I wouldn’t have dared do anything like that when I was her age; the only thing that went out of our windows was ice skates; my brother and I dropped them out so that we could LIE to our mother, saying that we were going to a friend’s house. The final destination was ice skating on Queen’s Park pond.


Of course we got caught. An aunt, who lived miles away in Cumbernauld, had decided on that very day to visit. There she was, sitting on the bus that passed the park, staring out of the window, looking at us circling the bumpy ice in full view of anyone from the main road – which was miles from our house. What are the chances of that eh?


Grounded: not murdered, obviously.


My oldest grandson is fourteen and is still lovely but I don’t live with him so maybe he isn’t so lovely to his parents. There was some dissension a while ago; I pray that these little members of my family can communicate properly when the mad time arrives – I wouldn’t want to go through that again…even though I’m removed from responsibility by being grand.

Sunday, 24 May 2009

Sunday, 10 May 2009

OFF MY SOFA


This was the walk up the old military road into the hills above Helensburgh. Number-one-son wanted to show me a tiny loch but there wasn't time to go that far - not sure I'm fit to go that far!

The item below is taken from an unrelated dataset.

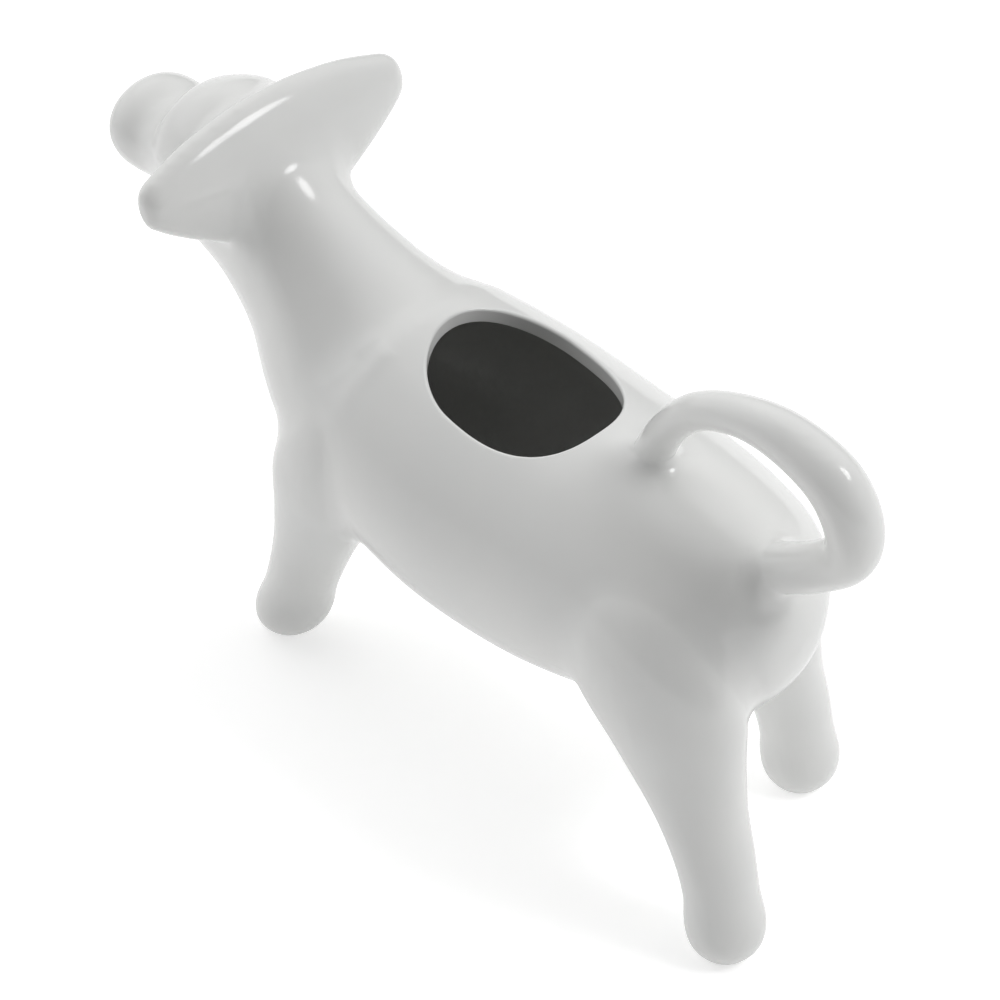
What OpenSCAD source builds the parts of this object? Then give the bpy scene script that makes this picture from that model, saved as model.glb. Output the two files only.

All the way along the path this burn wore its way through the rocks, destoying the path here.

It was a day of tremendous showers; driving up, the hills were blanketed with clouds of rain, and then we were in it and it was like nothing you've ever seen - the power of those rain pellets was astounding...and then we were out of it, in a flash.


The skies were brilliant for camera-work but I only had my phone - it did pretty well I think.


According to TocToc, we were approaching a dam; he suddenly caught sight of a bright green patch in the landscape ahead of us (not so obvious here) and shouted, 'A dam, it's a dam!'


Look at all this walking I did!


I turned to see where I'd come from - I walked all the way up this path; you can't even see the car, sitting at the gate!